When things move underwater with its several deep-diving sequences, the film does come a bit more gripping. They’re shot in a way where you’re certainly meant to feel the utter claustrophobia of swimming between numerous tight spaces, with the sounds of oxygen tanks scraping against the rocky surfaces just adding to the genuine suspense (even though, again, you know exactly how it’s going to pan out). Sometimes, it can just be haunting, especially when some divers slip up and lose their way with limited oxygen left, leading to one death scene which is both tragic and also legitimately unnerving to watch. Admittedly, there could have been a greater push to make these sequences a lot more impressive from a technical or visual standpoint, but here they work perfectly fine, and do their job in raising those necessary levels of suspense.
Overall, Thirteen Lives is a movie that was pretty much inevitable ever since the real-life events occurred, and it does an okay job of being more or less exactly what you’d think a Hollywood rendition of the 2018 Tham Luang rescue mission would be. However, Howard does at least resist the temptation to go full-out Hollywood with his film, opting instead for a more realistic docu-drama approach which, much like last year’s documentary, is certainly interesting to watch, if somewhat light in other departments like character and emotional engagement.

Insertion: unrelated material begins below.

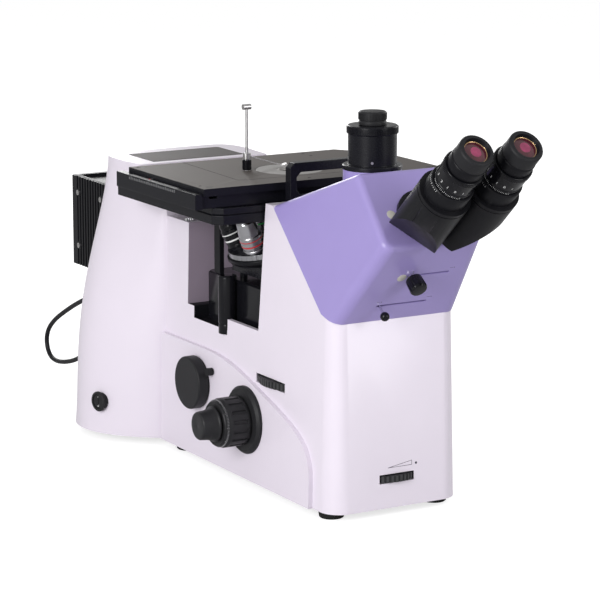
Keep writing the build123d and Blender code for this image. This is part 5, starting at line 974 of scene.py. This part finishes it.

The documentary is probably the version I’d recommend more, because I remember it being a bit more investing, but this would be a nice follow-up to put on right after.
SO, TO SUM UP…
Thirteen Lives is a passable dramatization of the 2018 Tham Luang rescue mission, which director Ron Howard admirably presents under a docu-drama lens that invests more in the actual mission than in character or other plotting.